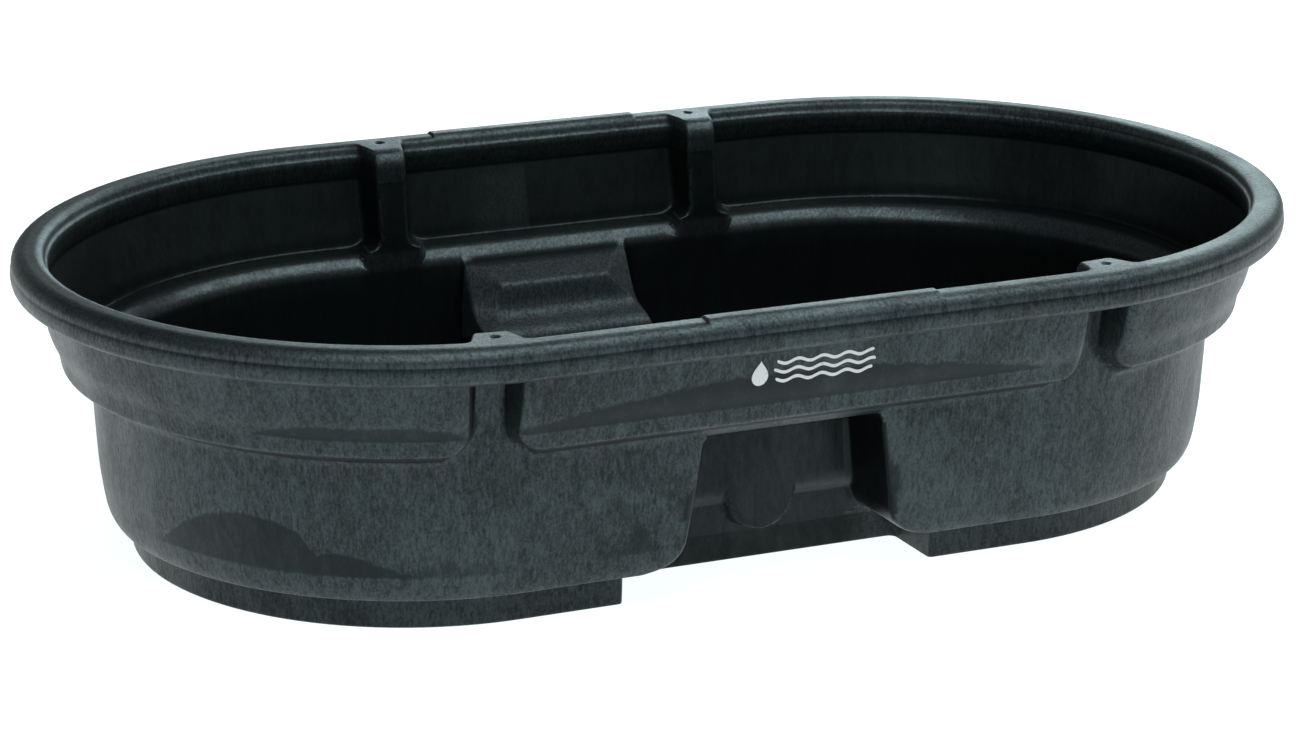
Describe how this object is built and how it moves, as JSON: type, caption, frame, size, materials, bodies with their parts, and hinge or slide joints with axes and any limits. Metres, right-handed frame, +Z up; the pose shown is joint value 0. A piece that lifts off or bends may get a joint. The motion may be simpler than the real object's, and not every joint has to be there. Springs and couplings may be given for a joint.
{
  "type": "livestock water trough",
  "caption": "Low round-ended stock tank with a rolled rim, stepped side panels, a recess in the middle of each long side and a screwed drain plug.",
  "frame": {"origin": "on the ground, under the middle of the tank", "axes": "+X along the tank's length, +Y across it towards the side with the drain, +Z up"},
  "size_m": [1.321, 0.787, 0.305],
  "materials": {
    "shell_foam": "structural foam polyethylene, charcoal, satin with a streaked swirl grain",
    "fitting_plastic": "moulded black polypropylene, fine texture",
    "plug_plastic": "moulded black polypropylene, scuffed on the drive",
    "seal_rubber": "matt black EPDM rubber"
  },
  "bodies": {
    "tank": {"tank_shell": "shell_foam", "fitting_gasket": "seal_rubber", "drain_fitting": "fitting_plastic", "lock_nut": "fitting_plastic"},
    "seal": {"plug_gasket": "seal_rubber"},
    "plug": {"drain_plug": "plug_plastic"}
  },
  "joints": [
    {"name": "plug_travel", "type": "slide", "parent": "tank", "child": "seal", "axis": [0, 1, 0], "range_m": [0, 0.01105]},
    {"name": "plug_turn", "type": "hinge", "parent": "seal", "child": "plug", "pos_m": [0, 0.26, 0.066], "axis": [0, 1, 0], "range_deg": [0, 1800]}
  ],
  "couplings": [
    {"joint": "plug_travel", "follows": "plug_turn", "m_per_rad": 0.00035157}
  ]
}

**Description of the task**
Write out the full listing exactly as given.

**Solution for this task**
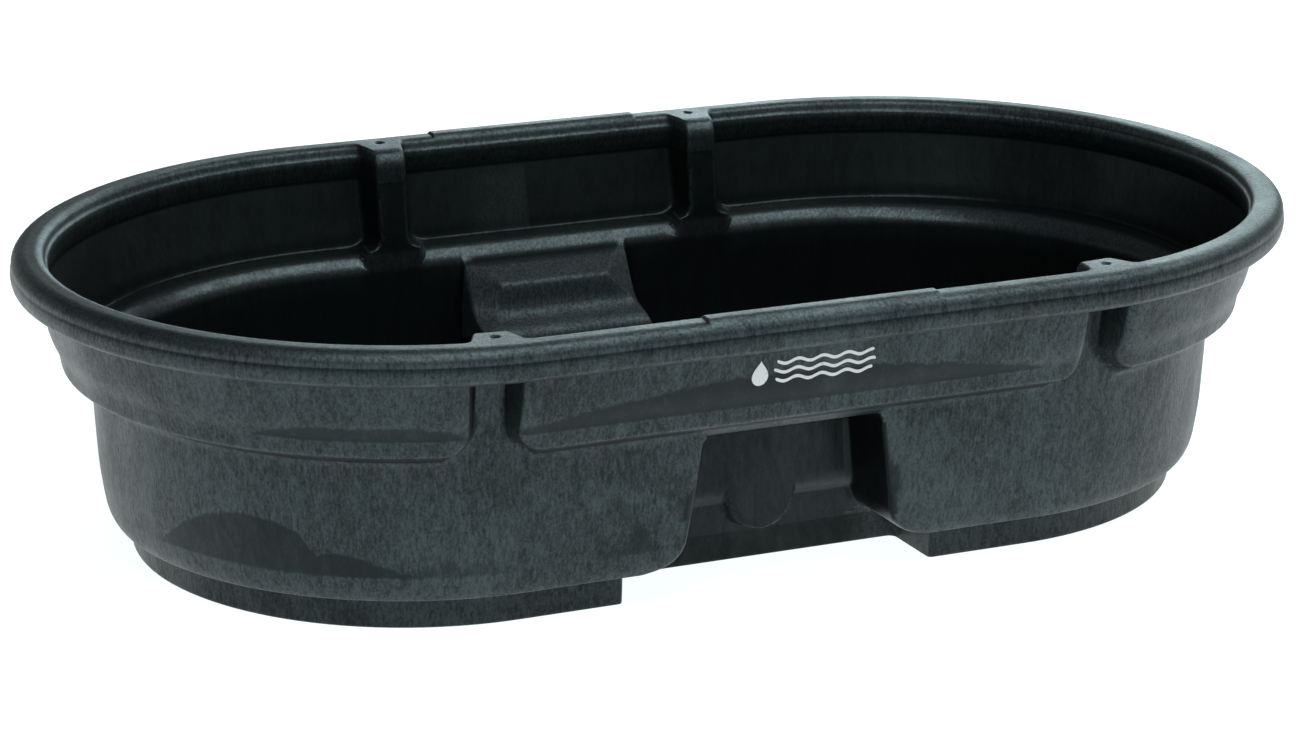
Describe how this object is built and how it moves, as JSON: type, caption, frame, size, materials, bodies with their parts, and hinge or slide joints with axes and any limits. Metres, right-handed frame, +Z up; the pose shown is joint value 0. A piece that lifts off or bends may get a joint. The motion may be simpler than the real object's, and not every joint has to be there. Springs and couplings may be given for a joint.
{
  "type": "livestock water trough",
  "caption": "Low round-ended stock tank with a rolled rim, stepped side panels, a recess in the middle of each long side and a screwed drain plug.",
  "frame": {"origin": "on the ground, under the middle of the tank", "axes": "+X along the tank's length, +Y across it towards the side with the drain, +Z up"},
  "size_m": [1.321, 0.787, 0.305],
  "materials": {
    "shell_foam": "structural foam polyethylene, charcoal, satin with a streaked swirl grain",
    "fitting_plastic": "moulded black polypropylene, fine texture",
    "plug_plastic": "moulded black polypropylene, scuffed on the drive",
    "seal_rubber": "matt black EPDM rubber"
  },
  "bodies": {
    "tank": {"tank_shell": "shell_foam", "fitting_gasket": "seal_rubber", "drain_fitting": "fitting_plastic", "lock_nut": "fitting_plastic"},
    "seal": {"plug_gasket": "seal_rubber"},
    "plug": {"drain_plug": "plug_plastic"}
  },
  "joints": [
    {"name": "plug_travel", "type": "slide", "parent": "tank", "child": "seal", "axis": [0, 1, 0], "range_m": [0, 0.01105]},
    {"name": "plug_turn", "type": "hinge", "parent": "seal", "child": "plug", "pos_m": [0, 0.26, 0.066], "axis": [0, 1, 0], "range_deg": [0, 1800]}
  ],
  "couplings": [
    {"joint": "plug_travel", "follows": "plug_turn", "m_per_rad": 0.00035157}
  ]
}